Read "Bangkok 8," and be transported by remarkable language and gritty similitude to another country, another morality, another state of mind. Recommended unreservedly.
The murder mystery genre is not one that I usually enjoy, but I couldn't resist the setting--Thailand. Unfortunately, the setting was not enough to really hook me and consisted of what I (in stereotypical fashion, which apparently exists for a reason) imagined a white author writing about the underbelly of the "exotic Orient" would focus on: the sex trade. And it's not that I'm a prude about such things. Instead, it was just that this book contained so much of what I expected that I was, well, kind of bored by it. Everything meant to shock failed: interrogating an erotic performance artist while she shoots darts out of her va-jay-jay, a murder committed by locking the victim in a car full of cobras (cobras who have been hopped up on meth, by the way), the details of a sex change operation, a sadomasochist who comes to Thailand to indulge his darker fantasies, a sex starved blonde FBI agent who just can't keep her hands of Sonchai. Yawn. All of this is fairly predictable and the mystery itself has such a ridiculously laughable denouement that I couldn't feel satisfied with the ending.

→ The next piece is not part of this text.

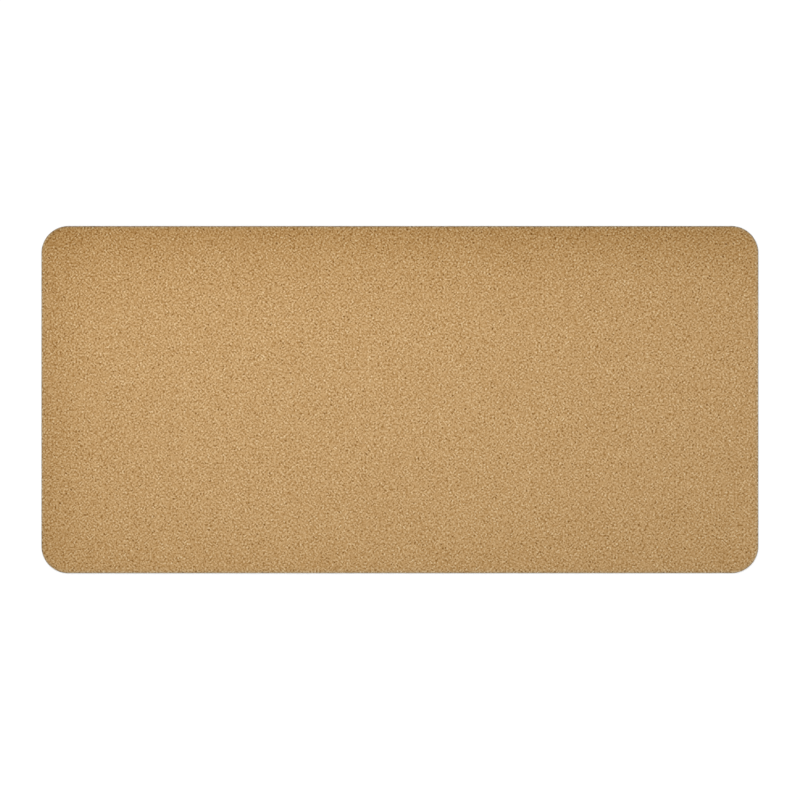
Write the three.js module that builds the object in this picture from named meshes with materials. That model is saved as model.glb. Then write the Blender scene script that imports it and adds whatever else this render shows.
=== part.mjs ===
// Desk-size mouse pad with a face of fine pressed cork.
// The pad is a glued stack of thin sheets, cut to one outline with rounded corners. From the desk up
// they are foamed rubber, a glue film, a woven backing cloth, a second glue film and the cork.
// Millimetres, +Z up. X runs along the pad, and Y runs away from the person who works at it.
// The origin lies on the desk, under the middle of the pad.
import * as THREE from "three";
import { toCreasedNormals } from "three/addons/utils/BufferGeometryUtils.js";

// Outline of the rubber base, which is the largest sheet. The width is 15 1/4 inches.
const padLength = 800;
const padWidth = 387.35;
const cornerRadius = 30;

// Thickness of each sheet, from the desk up
const rubberThickness = 1.8;
const baseGlueThickness = 0.1;
const clothThickness = 0.2;
const faceGlueThickness = 0.1;
const corkThickness = 0.8;

// Once cut, the rubber springs out a little past the stiffer sheets on top of it, and the cloth
// and glue stay just inside the cork. Each value is a sheet's distance from the rubber's outline.
const corkSetBack = 0.3;
const clothSetBack = 0.4;
const glueSetBack = 0.5;

// The die leaves the rubber's lower edge and the cork's upper edge slightly rounded
const rubberEdgeRadius = 0.6;
const corkEdgeRadius = 0.3;

// Straight steps in a quarter turn, in the plan's corners and in the rounded edges
const cornerSteps = 24;
const edgeSteps = 4;

const quarterTurn = Math.PI / 2;
const creaseAngle = quarterTurn / 2;

// The faces between the sheets. Sheets that are glued together share the same level.
const rubberTop = rubberThickness;
const clothBottom = rubberTop + baseGlueThickness;
const clothTop = clothBottom + clothThickness;
const corkBottom = clothTop + faceGlueThickness;
const corkTop = corkBottom + corkThickness;

// One closed line round the pad at a given level, set back from the rubber's outline.
// All such lines share their corners' centres, so their points stand square to each other.
function outlineAt({ setBack, level }) {
  const centreX = padLength / 2 - cornerRadius;
  const centreY = padWidth / 2 - cornerRadius;
  const radius = cornerRadius - setBack;
  const cornerSides = [
    [1, 1],
    [-1, 1],
    [-1, -1],
    [1, -1],
  ];
  return cornerSides.flatMap(([sideX, sideY], corner) =>
    Array.from({ length: cornerSteps + 1 }, (_, step) => {
      const turn = quarterTurn * (corner + step / cornerSteps);
      return new THREE.Vector3(
        sideX * centreX + radius * Math.cos(turn),
        sideY * centreY + radius * Math.sin(turn),
        level,
      );
    }),
  );
}

// Edge of a sheet cut square, as set-backs and levels from its underside to its upper face
function squareEdge(setBack, bottom, top) {
  return [
    { setBack, level: bottom },
    { setBack, level: top },
  ];
}

// Edge whose lower corner is a quarter circle
function edgeRoundedBelow(setBack, bottom, top, radius) {
  const arc = Array.from({ length: edgeSteps + 1 }, (_, step) => {
    const turn = (quarterTurn * step) / edgeSteps;
    return {
      setBack: setBack + radius * (1 - Math.sin(turn)),
      level: bottom + radius * (1 - Math.cos(turn)),
    };
  });
  return [...arc, { setBack, level: top }];
}

// Edge whose upper corner is a quarter circle
function edgeRoundedAbove(setBack, bottom, top, radius) {
  const arc = Array.from({ length: edgeSteps + 1 }, (_, step) => {
    const turn = (quarterTurn * step) / edgeSteps;
    return {
      setBack: setBack + radius * (1 - Math.cos(turn)),
      level: top - radius * (1 - Math.sin(turn)),
    };
  });
  return [{ setBack, level: bottom }, ...arc];
}

// A cut sheet: its edge carried round the outline, closed by a flat face below and above
function cutSheet(name, edge, finish) {
  const outlines = edge.map(outlineAt);
  const around = outlines[0].length;
  const faces = [];
  for (let row = 0; row + 1 < outlines.length; row++) {
    const low = row * around;
    const high = low + around;
    for (let point = 0; point < around; point++) {
      const next = (point + 1) % around;
      faces.push(low + point, low + next, high + next);
      faces.push(low + point, high + next, high + point);
    }
  }

  const flatFace = THREE.ShapeUtils.triangulateShape(outlines[0], []);
  const topRow = (outlines.length - 1) * around;
  for (const [a, b, c] of flatFace) {
    faces.push(a, c, b);
    faces.push(topRow + a, topRow + b, topRow + c);
  }

  const geometry = new THREE.BufferGeometry().setFromPoints(outlines.flat());
  geometry.setIndex(faces);
  const sheet = new THREE.Mesh(
    toCreasedNormals(geometry, creaseAngle),
    new THREE.MeshStandardMaterial(finish),
  );
  sheet.name = name;
  return sheet;
}

const mousePad = new THREE.Group();
mousePad.name = "mouse_pad";

mousePad.add(
  cutSheet(
    "rubber_base",
    edgeRoundedBelow(0, 0, rubberTop, rubberEdgeRadius),
    { color: 0x2e2a26, roughness: 0.9, metalness: 0 },
  ),
);

mousePad.add(
  cutSheet(
    "base_glue_film",
    squareEdge(glueSetBack, rubberTop, clothBottom),
    { color: 0xb08d57, roughness: 0.45, metalness: 0 },
  ),
);

mousePad.add(
  cutSheet(
    "backing_cloth",
    squareEdge(clothSetBack, clothBottom, clothTop),
    { color: 0x8f8371, roughness: 0.95, metalness: 0 },
  ),
);

mousePad.add(
  cutSheet(
    "face_glue_film",
    squareEdge(glueSetBack, clothTop, corkBottom),
    { color: 0xb08d57, roughness: 0.45, metalness: 0 },
  ),
);

mousePad.add(
  cutSheet(
    "cork_face",
    edgeRoundedAbove(corkSetBack, corkBottom, corkTop, corkEdgeRadius),
    { color: 0xc09b6b, roughness: 0.85, metalness: 0 },
  ),
);

export default mousePad;
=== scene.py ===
import math
import bpy
import numpy as np
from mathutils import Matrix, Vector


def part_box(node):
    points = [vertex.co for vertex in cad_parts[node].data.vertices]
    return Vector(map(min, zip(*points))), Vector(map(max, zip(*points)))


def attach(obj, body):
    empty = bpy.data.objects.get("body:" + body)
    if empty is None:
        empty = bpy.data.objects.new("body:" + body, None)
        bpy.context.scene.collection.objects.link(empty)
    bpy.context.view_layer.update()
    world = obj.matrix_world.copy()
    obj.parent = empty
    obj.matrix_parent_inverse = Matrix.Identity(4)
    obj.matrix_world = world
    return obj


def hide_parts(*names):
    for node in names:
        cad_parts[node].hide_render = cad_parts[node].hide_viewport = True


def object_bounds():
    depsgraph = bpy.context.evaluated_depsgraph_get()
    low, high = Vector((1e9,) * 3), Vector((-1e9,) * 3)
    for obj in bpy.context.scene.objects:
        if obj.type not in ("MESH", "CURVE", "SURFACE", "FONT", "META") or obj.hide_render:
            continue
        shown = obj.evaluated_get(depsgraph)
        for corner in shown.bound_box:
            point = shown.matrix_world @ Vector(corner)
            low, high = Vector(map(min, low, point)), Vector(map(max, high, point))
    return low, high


# Looks of a desk-size mouse pad: a face of pressed cork on cloth, glued to a base of foamed rubber.
# Metres. X runs along the pad, Y away from the person who works at it, Z up from the desk.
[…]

However, despite its faults, I can't honestly say that I didn't like it. The chapters were short and there were some interesting glimpses into Buddhist thinking (however, I do question how accurate they are) and the Thai response to sex and prostitution as a means of empowering women. I'm sure there are better fictional sources for learning about contemporary Thai culture and, for that reason, I won't be continuing with the other books in the series.